THE ATHANASIAN CREED

   Whosoever will be saved, before all things it is necessary that he hold the Universal Faith.    Which Faith except everyone do keep whole and undefiled, without doubt he shall perish everlastingly.    And the Faith is this: That we worship one God in Trinity, and Trinity in Unity, neither confounding the Persons, nor dividing the Substance.    For there is one Person of the Father, another of the Son, and another of the Holy Ghost.    But the Godhead of the Father, of the Son, and of the Holy Ghost, is all one, the Glory equal, the Majesty co-eternal.    Such as the Father is, such is the Son, and such is the Holy Ghost.    The Father uncreate, the Son uncreate, and the Holy Ghost uncreate.    The Father incomprehensible, the Son incomprehensible, and the Holy Ghost incomprehensible.    The Father eternal, the Son eternal, and the Holy Ghost eternal.    And yet they are not three eternals, but one eternal.    As also there are not three incomprehensibles, nor three uncreated, but one uncreated, and one incomprehensible.

   So likewise the Father is Almighty, the Son Almighty, and the Holy Ghost Almighty.  And yet they are not three Almighties, but one Almighty.

   So the Father is God, the Son is God, and the Holy Ghost is God.  And yet they are not three Gods, but one God.    So likewise the Father is Lord, the Son Lord, and the Holy Ghost Lord. And yet not three Lords, but one Lord.    For like as we are compelled by the Christian verity to acknowledge every Person by himself to be both God and Lord,  So are we forbidden by the Universal Religion, to say, There be three Gods, or three Lords.

   The Father is made of none, neither created, nor begotten. The Son is of the Father alone, not made, nor created, but begotten. The Holy Ghost is of the Father and of the Son, neither made, nor created, nor begotten, but proceeding.    So there is one Father, not three Fathers; one Son, not three Sons; one Holy Ghost, not three Holy Ghosts.

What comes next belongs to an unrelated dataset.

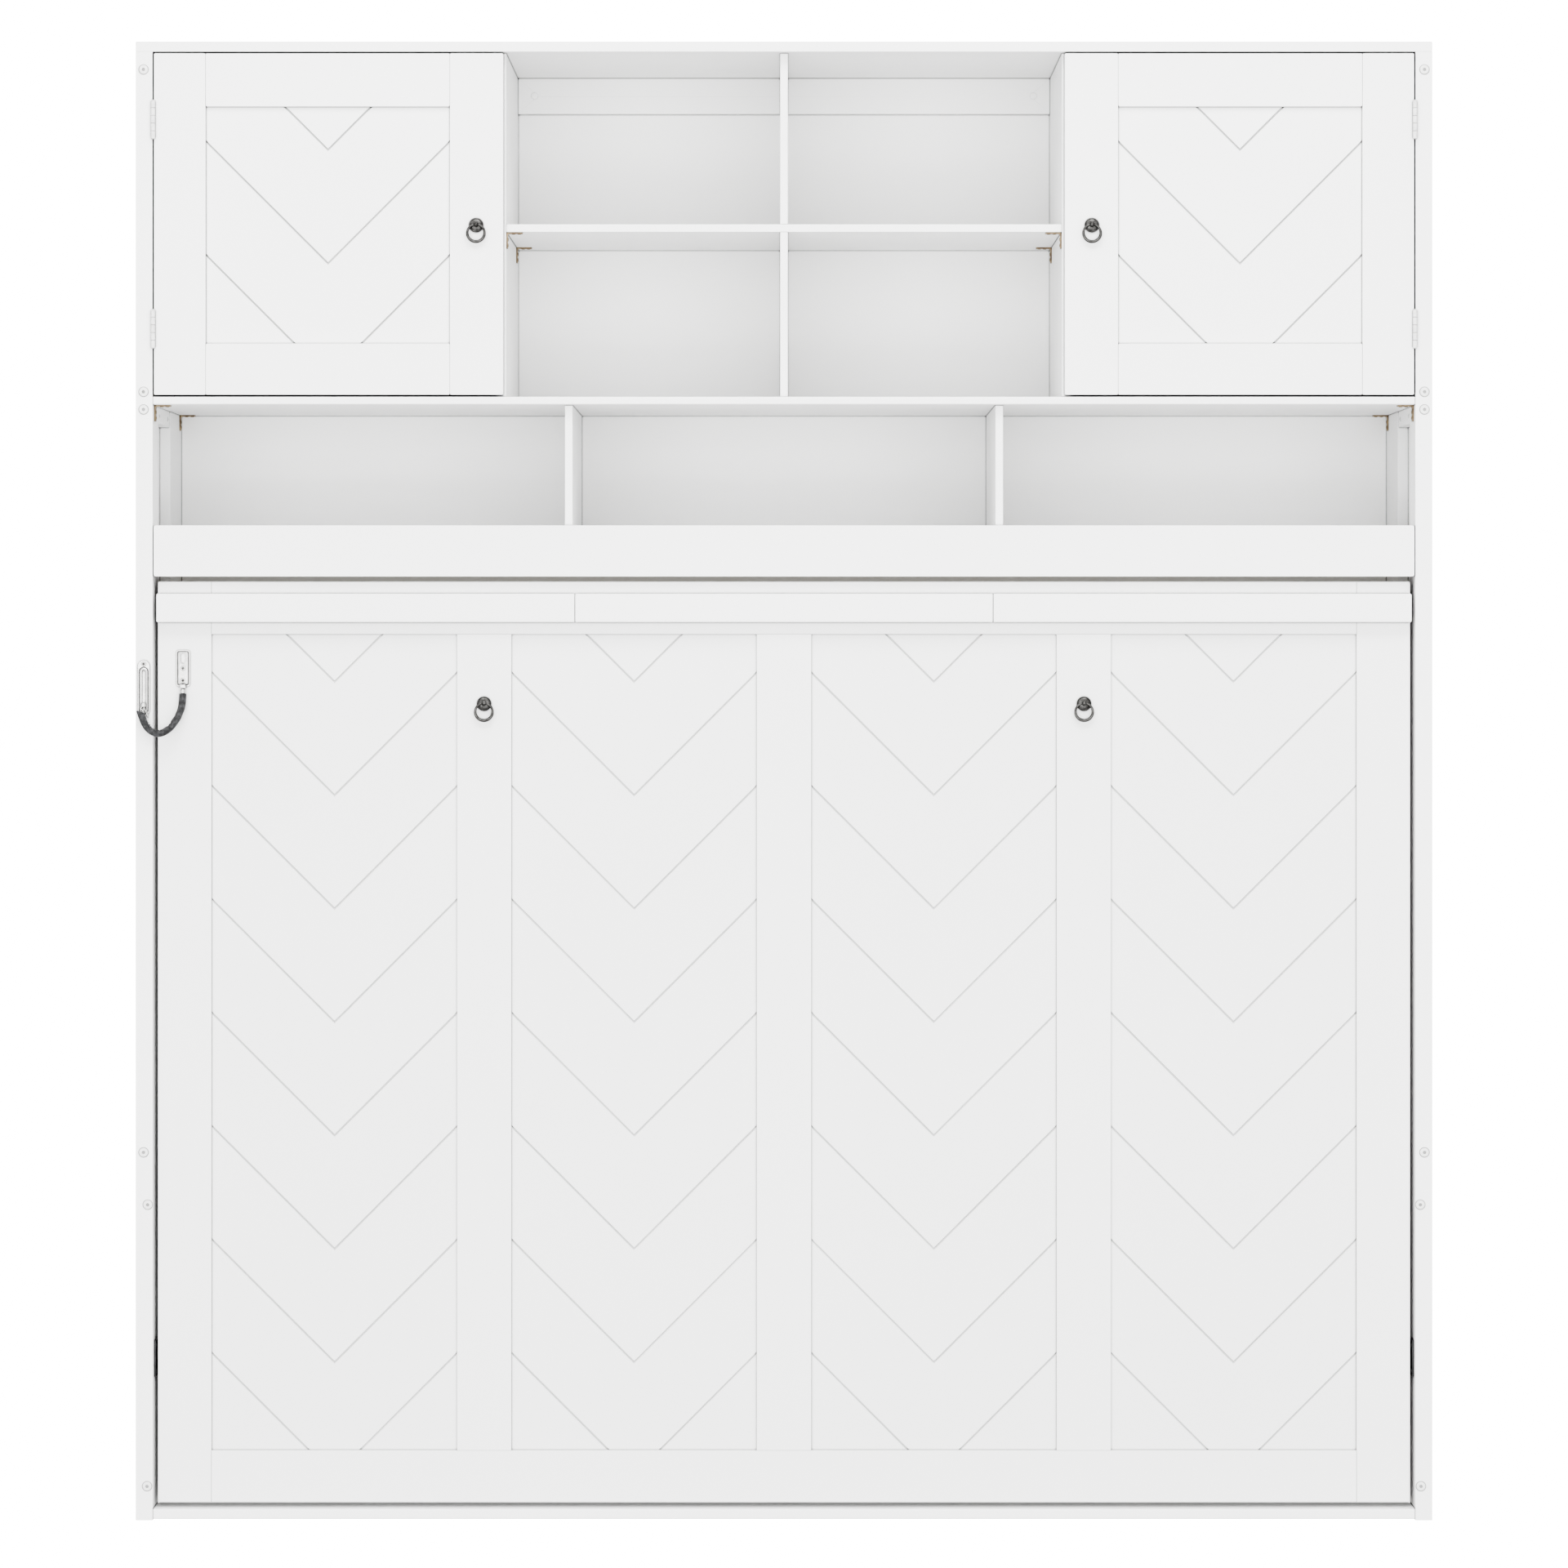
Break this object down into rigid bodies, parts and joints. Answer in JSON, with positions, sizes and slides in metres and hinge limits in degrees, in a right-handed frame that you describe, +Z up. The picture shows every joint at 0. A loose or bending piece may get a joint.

   And in this Trinity none is afore, or after other; none is greater, or less than another;  But the whole three Persons are co-eternal together and co-equal.    So that in all things, as is aforesaid, the Unity in Trinity and the Trinity in Unity is to be worshipped.    He therefore that will be saved must think thus of the Trinity.    Furthermore, it is necessary to everlasting salvation that he also believe rightly the Incarnation of our Lord Jesus Christ.    For the right Faith is, that we believe and confess, that our Lord Jesus Christ, the Son of God, is God and Man;    God, of the substance of the Father, begotten before the worlds; and Man of the substance of his Mother, born in the world;    Perfect God and perfect Man, of a reasonable soul and human flesh subsisting.    Equal to the Father, as touching his Godhead; and inferior to the Father, as touching his manhood;    Who, although he be God and Man, yet he is not two, but one Christ; One, not by conversion of the Godhead into flesh but by taking of the Manhood into God;  One altogether; not by confusion of Substance, but by unity of Person.    For as the reasonable soul and flesh is one man, so God and Man is one Christ;    Who suffered for our salvation, descended into hell, rose again the third day from the dead.    He ascended into heaven, he sitteth at the right hand of the Father, God Almighty, from whence he will come to judge the quick and the dead.    At whose coming all men will rise again with their bodies and shall give account for their own works.    And they that have done good shall go into life everlasting; and they that have done evil into everlasting fire.    This is the Universal Faith, which except a man believe faithfully, he cannot be saved.